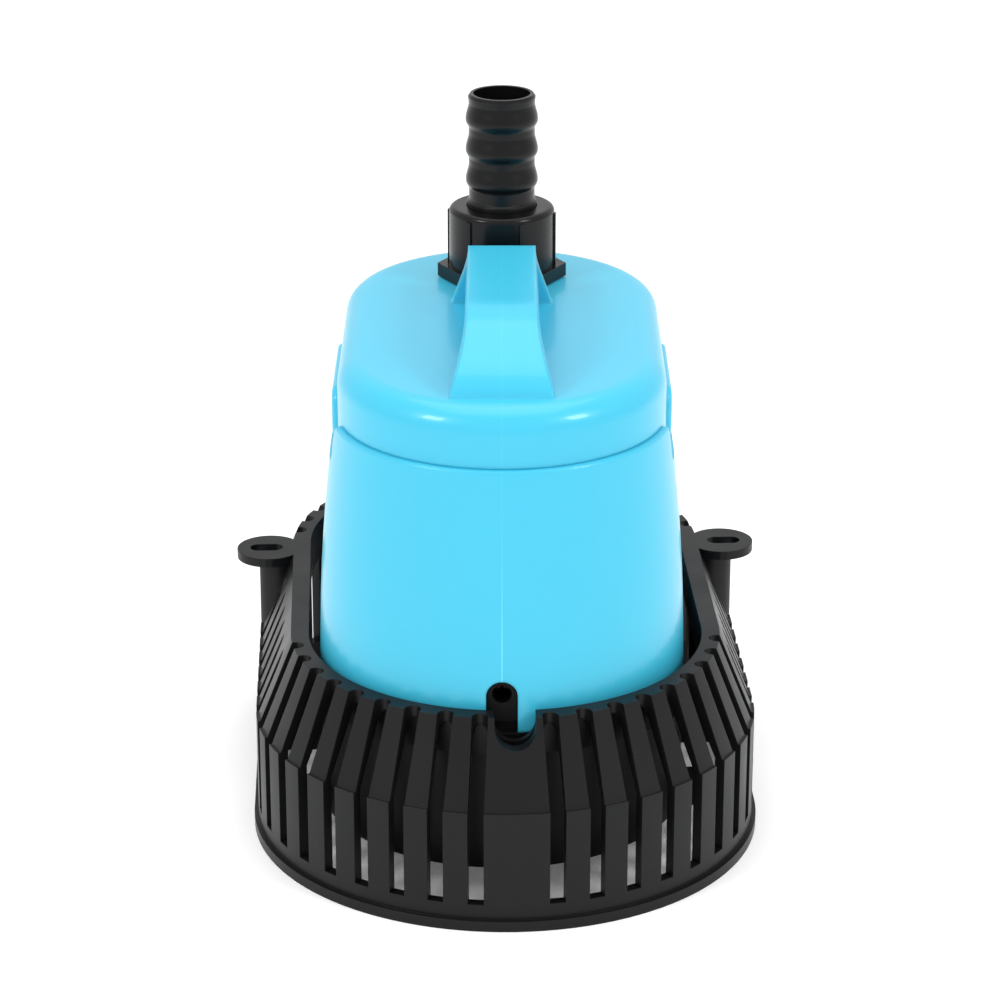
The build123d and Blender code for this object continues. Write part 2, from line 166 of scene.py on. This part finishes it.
def moulded_gloss_abs():
    """Injection-moulded ABS from a polished tool: deep even colour, sharp highlights, slow sink waves; the
    raised mould line is painted paler as its highlight.
    """
    colours, sizes = bpy.context.scene.pump_colours, bpy.context.scene.pump_sizes
    material, tree, shader, where = start_material("ABS, polished mould, blue")
    set_inputs(shader, Roughness=0.3, IOR=1.5, Specular_IOR_Level=0.32, Coat_Weight=0.22, Coat_Roughness=0.06,
               Subsurface_Weight=0.12, Subsurface_Scale=0.004)
    set_inputs(shader, Subsurface_Radius=(0.2, 0.6, 1.0))
    # the line runs along the middle of the pump, which is turned and set forward in the base
    turned = node(tree, "ShaderNodeMapping", {"Vector": where}, vector_type="TEXTURE")
    turned.inputs["Rotation"].default_value = (0, 0, PUMP_TURN)
    turned.inputs["Location"].default_value = (PUMP_MIDDLE.x, PUMP_MIDDLE.y, 0)
    split = node(tree, "ShaderNodeSeparateXYZ", {"Vector": turned.outputs["Vector"]})
    off = node(tree, "ShaderNodeMath", {0: split.outputs["X"]}, operation="ABSOLUTE")
    near = span(tree, off.outputs["Value"], 0, sizes.line_width, 1, 0, interpolation_type="SMOOTHSTEP")
    # the line is proudest at the foot of the shell and dies away upwards, and its painted highlight fades
    # with it
    fade = span(tree, split.outputs["Z"], SHELL_LOW.z + 15 * MM, SHELL_HIGH.z - 10 * MM, 1, 0.12,
                interpolation_type="SMOOTHSTEP")
    line = node(tree, "ShaderNodeMath", {0: near, 1: fade}, operation="MULTIPLY").outputs["Value"]
    # paints the mould line paler blue: a painted highlight on the raised line
    tree.links.new(mixed(tree, line, colours.shell, colours.mould_line_highlight), shader.inputs["Base Color"])
    waves = node(tree, "ShaderNodeTexNoise", {"Vector": where}, Scale=1 / sizes.ripple, Detail=1.0)
    edge = node(tree, "ShaderNodeBevel", samples=6, Radius=sizes.soft_edge)
    slow = node(tree, "ShaderNodeBump", {"Height": waves.outputs["Fac"], "Normal": edge.outputs["Normal"]},
                Strength=0.08, Distance=0.6 * MM)
    raised = node(tree, "ShaderNodeBump", {"Height": line, "Normal": slow.outputs["Normal"]},
                  Strength=0.3, Distance=0.1 * MM)
    tree.links.new(raised.outputs["Normal"], shader.inputs["Normal"])
    return material


def grained_surface(name, tint, rough, grain_depth, coat=0.0):
    """Even colour under a soft wide sheen that drifts a little and is broken by a fine grain."""
    material, tree, shader, where = start_material(name)
    sizes = bpy.context.scene.pump_sizes
    set_inputs(shader, Base_Color=tint, IOR=1.5, Specular_IOR_Level=SHINE, Coat_Weight=coat,
               Coat_Roughness=0.12)
    grain = node(tree, "ShaderNodeTexNoise", {"Vector": where}, Scale=1 / sizes.grain, Detail=3.0)
    flow = node(tree, "ShaderNodeTexNoise", {"Vector": where}, Scale=1 / SHEEN_DRIFT, Detail=2.0)
    sheen = span(tree, flow.outputs["Fac"], 0.3, 0.7, rough - 0.05, rough + 0.05)
    tree.links.new(sheen, shader.inputs["Roughness"])
    edge = node(tree, "ShaderNodeBevel", samples=4, Radius=sizes.fine_edge)
    bump = node(tree, "ShaderNodeBump", {"Height": grain.outputs["Fac"], "Normal": edge.outputs["Normal"]},
                Strength=grain_depth, Distance=0.08 * MM)
    tree.links.new(bump.outputs["Normal"], shader.inputs["Normal"])
    return material


def banded(name, tint, dark, pitch, metallic, rough):
    """Material in fine layers along Z: stacked plates or rows of wire, darker in the joints."""
    material, tree, shader, where = start_material(name)
    set_inputs(shader, Metallic=metallic, Roughness=rough)
    bands = node(tree, "ShaderNodeTexWave", {"Vector": where}, Scale=WAVE_PERIOD / pitch,
                 bands_direction="Z", wave_profile="SIN")
    tree.links.new(mixed(tree, bands.outputs["Fac"], dark, tint), shader.inputs["Base Color"])
    bump = node(tree, "ShaderNodeBump", {"Height": bands.outputs["Fac"]}, Strength=0.6, Distance=0.3 * MM)
    tree.links.new(bump.outputs["Normal"], shader.inputs["Normal"])
    return material


def dress(material, *names):
    """Gives one material to CAD nodes."""
    for name in names:
        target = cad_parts[name].data
        target.materials.clear()
        target.materials.append(material)


# ---------------------------------------------------------------- operators
class PUMP_OT_blue_shell(bpy.types.Operator):
    """Polished blue ABS on the housing, lid and handle"""

    bl_idname = "pump.blue_shell"
    bl_label = "Blue shell"

    def execute(self, context):
        dress(moulded_gloss_abs(), "motor_housing", "top_cover")
        return {"FINISHED"}


class PUMP_OT_black_plastics(bpy.types.Operator):
    """Satin black on the strainer base and volute, glossier black on the outlet pieces"""

    bl_idname = "pump.black_plastics"
    bl_label = "Black plastics"

    def execute(self, context):
        colours = context.scene.pump_colours
        # dull, even sheen along the slats
        satin = grained_surface("Polypropylene, eroded mould, black", colours.base, 0.38, 0.35)
        dress(satin, "strainer_base", "volute_body", "volute_cover", "rotor_can")
        # tighter highlight on the nut's rim and the barbs
        gloss = grained_surface("ABS, polished mould, black", colours.fitting, 0.28, 0.1, coat=0.08)
        dress(gloss, "union_nut", "hose_barb", "riser_pipe")
        return {"FINISHED"}


class PUMP_OT_seals(bpy.types.Operator):
    """Rubber on the seals, gland and upper bush"""

    bl_idname = "pump.seals"
    bl_label = "Seals"

    def execute(self, context):
        # dead black, hardly any highlight
        rubber = grained_surface("Nitrile rubber, moulded", context.scene.pump_colours.rubber, 0.6, 0.5)
        dress(rubber, "lid_seal", "outlet_gasket", "volute_o_ring", "cable_gland", "upper_bush")
        return {"FINISHED"}


class PUMP_OT_running_parts(bpy.types.Operator):
    """Acetal, ceramic and ferrite on the rotor and its bearings"""

    bl_idname = "pump.running_parts"
    bl_label = "Running parts"

    def execute(self, context):
        colours = context.scene.pump_colours
        # waxy off-white
        acetal = grained_surface("Acetal, moulded, white", colours.acetal, 0.35, 0.2)
        dress(acetal, "impeller", "rotor_sleeve", "thrust_washers", "coil_bobbins", "thermal_fuse")
        # hard bright white, polished where it runs
        ceramic = grained_surface("Alumina, ground and polished", colours.ceramic, 0.16, 0.05)
        dress(ceramic, "rotor_shaft", "lower_bush")
        # dark grey with a dry grain
        dress(grained_surface("Ferrite, sintered and ground", colours.ferrite, 0.45, 0.6), "magnet_rotor")
        return {"FINISHED"}


class PUMP_OT_motor_parts(bpy.types.Operator):
    """Stacked steel, copper wire and potting resin inside the shell"""

    bl_idname = "pump.motor_parts"
    bl_label = "Motor parts"

    def execute(self, context):
        colours, sizes = context.scene.pump_colours, context.scene.pump_sizes
        # fine grey layers
        plates = banded("Electrical steel, stamped plates", colours.steel, colours.steel_joint, sizes.plate,
                        metallic=0.9, rough=0.4)
        dress(plates, "stator_core", "volute_screws")
        # rows of warm shiny wire
        wire = banded("Copper wire, enamelled and wound", colours.copper, colours.copper_joint, sizes.wire,
                      metallic=0.8, rough=0.3)
        dress(wire, "coil_windings")
        # matt brown sleeve
        dress(grained_surface("Silicone, extruded over wire", colours.lead, 0.45, 0.1), "lead_wires")
        # smooth black pool
        dress(grained_surface("Epoxy resin, cast, black", colours.resin, 0.2, 0.1), "potting_resin")
        return {"FINISHED"}


class PUMP_OT_studio(bpy.types.Operator):
    """Pale floor, soft lights and the camera"""

    bl_idname = "pump.studio"
    bl_label = "Studio"

    def execute(self, context):
        scene = context.scene
        bpy.ops.object.select_all(action="DESELECT")
        bpy.ops.mesh.primitive_plane_add(size=scene.pump_sizes.room, location=(0, 0, 0))
        floor = context.object
        floor.name = "floor"
        # a seamless white ground that lightens the shadows from underneath
        material, _, shader, _ = start_material("Opal acrylic table, lit from below")
        set_inputs(shader, Base_Color=scene.pump_colours.floor, Roughness=0.7,
                   Emission_Color=scene.pump_colours.floor, Emission_Strength=TABLE_GLOW)
        floor.data.materials.append(material)
        world = bpy.data.worlds.new("Soft room")
        scene.world = world
        world.use_nodes = True
        sky = world.node_tree.nodes["Background"]
        sky.inputs["Color"].default_value = (1, 1, 1, 1)
        sky.inputs["Strength"].default_value = SKY_STRENGTH
        middle = (LOW + HIGH) / 2
        for name, place, side, power in LAMPS:
            bpy.ops.object.light_add(type="AREA", location=place)
            lamp = context.object
            lamp.name = name
            lamp.data.size = side
            lamp.data.energy = power
            lamp.rotation_euler = (middle - Vector(place)).to_track_quat("-Z", "Y").to_euler()
        # turned as far as the pump is, so that it sees the pump's front square on
        bpy.ops.object.camera_add(location=CAMERA_PLACE, rotation=(math.pi / 2 - CAMERA_DIP, 0, PUMP_TURN))
        camera = context.object
        camera.data.sensor_width = FILM_WIDTH
        camera.data.lens = CAMERA_LENS
        scene.camera = camera
        scene.view_settings.view_transform = "Standard"
        return {"FINISHED"}


class PUMP_PT_panel(bpy.types.Panel):
    """Pump tab in the sidebar"""

    bl_idname = "PUMP_PT_panel"
    bl_label = "Pump"
    bl_space_type = "VIEW_3D"
    bl_region_type = "UI"
    bl_category = "Pump"

    def draw(self, context):
        for step in STEPS:
            self.layout.operator(step.bl_idname)
        for group in (context.scene.pump_colours, context.scene.pump_sizes):
            for key in group.bl_rna.properties.keys():
                if key not in ("rna_type", "name"):
                    self.layout.prop(group, key)


STEPS = (
    PUMP_OT_blue_shell, PUMP_OT_black_plastics, PUMP_OT_seals, PUMP_OT_running_parts, PUMP_OT_motor_parts,
    PUMP_OT_studio,
)
CLASSES = (PumpColours, PumpSizes, *STEPS, PUMP_PT_panel)


def register():
    for cls in CLASSES:
        bpy.utils.register_class(cls)
    bpy.types.Scene.pump_colours = bpy.props.PointerProperty(type=PumpColours)
    bpy.types.Scene.pump_sizes = bpy.props.PointerProperty(type=PumpSizes)


def unregister():
    del bpy.types.Scene.pump_colours
    del bpy.types.Scene.pump_sizes
    for cls in reversed(CLASSES):
        bpy.utils.unregister_class(cls)


def main():
    register()
    for step in STEPS:
        group, name = step.bl_idname.split(".")
        getattr(getattr(bpy.ops, group), name)()


if __name__ == "__main__":
    main()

——————————

Show every line that contains the word "data".

* Solved problem *
        target = cad_parts[name].data
        floor.data.materials.append(material)
        world = bpy.data.worlds.new("Soft room")
            lamp.data.size = side
            lamp.data.energy = power
        camera.data.sensor_width = FILM_WIDTH
        camera.data.lens = CAMERA_LENS